If anyone here tells you that they have that one figured out, they’re not being honest. This is hard, but we need to do it. We need to somehow figure it out because it goes to the very core of why we exist to begin with.
           
There is no greater obligation of our government than to keep our people safe, from threats both foreign and domestic, and we must acknowledge that this is a threat. That for whatever reason, we now live in a society where someone at 19 years of age and in the freest and the most prosperous nation in all of human history has decided to take it upon themselves to take the lives of 17 individuals and severely injure 14 others – and actually probably tried to kill even more. What is happening in our country and our culture and our society? And if there is something to be done with our laws, we should do that, too. I’m not saying don’t focus on the gun part.
 
We also have to focus on the violence part, for to talk about gun violence requires you to talk about both, and the violence part is the one that goes well beyond an easy government solution and entails all kinds of different aspects of modern life that we are still grappling with.

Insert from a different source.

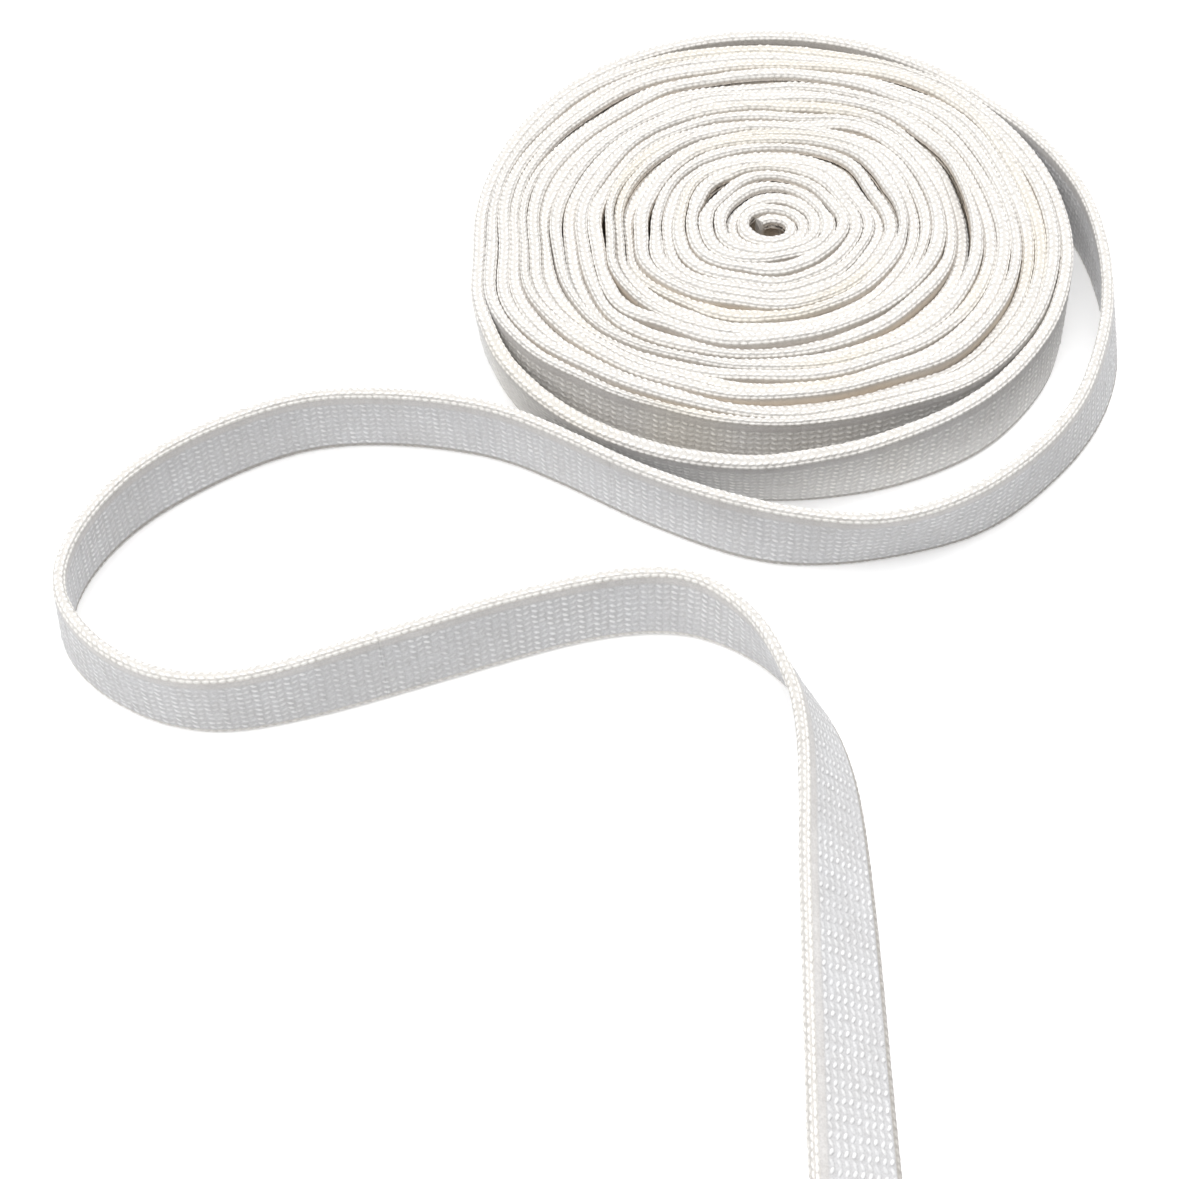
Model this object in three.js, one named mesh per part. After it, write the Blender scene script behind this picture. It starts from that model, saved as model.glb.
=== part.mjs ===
// A roll of flat cotton webbing. The webbing is wound on its edge into a loose spiral that lies
// flat, and its loose end runs round the roll, makes a wide loop and turns over onto its face.
// Millimetres, +Z up. The origin is the middle of the roll, on the surface it lies on.
// The viewer's side is -Y.

import * as THREE from 'three';

// Driving sizes
const webbingWidth = 12.7;
const webbingThickness = 1.9;
const innerTurns = 23;
const coreRadius = 1.3;
const pocketFloor = 7.5;
const rollTop = 13.3;
const turnDip = 0.8;
const gapFloor = 3.0;
const topWaver = 0.2;
const edgeRound = 0.45;
const azimuthSteps = 72;
const rootAzimuth = 41;
const stepsPerRow = 2;

// Crevices: depth for each millimetre of opening, the lowest point, how far the turns beside one
// are pushed aside as a share of its opening, and over how many turns that push dies out.
const creviceDepth = 3.2;
const creviceLowest = 5.0;
const crevicePush = 0.5;
const creviceReach = 7;

// The outer turns step in at the root of the loose end, from this turn outwards. The turns
// within it close on themselves over the last part of the circle.
const firstSteppedTurn = 16;
const closingStart = 280;
const closingLength = 80;

// The gap inside the outermost turn opens to its full depth between these two widths.
const gapClosed = 0.5;
const gapOpen = 2.1;
const closedGapDepth = 0.7;

// Outermost turn, from the place where the loose end leaves it, once round the roll.
// azimuth (deg), footRadius, topRadius, topHeight, and the gap to the turns inside it.
const outermostTurn = [
  { azimuth: 41.0, footRadius: 50.4, topRadius: 50.3, topHeight: 13.0, gap: 1.2 },
  { azimuth: 55, footRadius: 50.1, topRadius: 50.0, topHeight: 13.3, gap: 1.7 },
  { azimuth: 75, footRadius: 49.6, topRadius: 49.5, topHeight: 13.7, gap: 2.0 },
  { azimuth: 95, footRadius: 49.4, topRadius: 49.2, topHeight: 13.7, gap: 1.8 },
  { azimuth: 115, footRadius: 49.4, topRadius: 49.2, topHeight: 13.4, gap: 0.8 },
  { azimuth: 135, footRadius: 49.2, topRadius: 49.1, topHeight: 13.1, gap: 0.3 },
  { azimuth: 160, footRadius: 49.0, topRadius: 48.8, topHeight: 12.9, gap: 0.3 },
  { azimuth: 185, footRadius: 49.6, topRadius: 49.2, topHeight: 12.8, gap: 0.3 },
  { azimuth: 203, footRadius: 50.8, topRadius: 50.8, topHeight: 12.7, gap: 0.4 },
  { azimuth: 216, footRadius: 51.6, topRadius: 52.2, topHeight: 12.7, gap: 0.9 },
  { azimuth: 230, footRadius: 51.5, topRadius: 53.2, topHeight: 12.6, gap: 3.6 },
  { azimuth: 246, footRadius: 51.0, topRadius: 53.1, topHeight: 12.5, gap: 4.7 },
  { azimuth: 262, footRadius: 50.4, topRadius: 52.2, topHeight: 12.5, gap: 3.6 },
  { azimuth: 277, footRadius: 50.2, topRadius: 51.3, topHeight: 12.6, gap: 1.9 },
  { azimuth: 292, footRadius: 50.8, topRadius: 51.0, topHeight: 12.7, gap: 0.6 },
  { azimuth: 308, footRadius: 51.6, topRadius: 50.9, topHeight: 12.7, gap: 0.3 },
  { azimuth: 325, footRadius: 51.2, topRadius: 50.3, topHeight: 12.7, gap: 0.3 },
  { azimuth: 345, footRadius: 50.0, topRadius: 49.6, topHeight: 12.7, gap: 0.3 },
  { azimuth: 368, footRadius: 49.0, topRadius: 48.9, topHeight: 12.8, gap: 0.3 },
  { azimuth: 386, footRadius: 48.4, topRadius: 48.4, topHeight: 12.9, gap: 0.3 },
  { azimuth: 400.6, footRadius: 48.0, topRadius: 48.0, topHeight: 13.0, gap: 0.3 }
];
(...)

And so i hope that we can start to figure it out.
 
I haven’t had the time, frankly, in less than 18 hours to bring to the floor a proposal for how we move forward or what the forum would be for this conversation to even begin, but I know that we can no longer just chalk it up to isolated instances, because it’s happened too often. And sadly I believe will happen again until we confront it and try to solve it. And I hope that we will, and I believe that we can. I believe that we must.
 
Whereas I said at the outset and I will say at the conclusion, it goes to the core of why we even exist to begin with. Keeping our people safe, no matter how new, how different, or how unique the threat may be.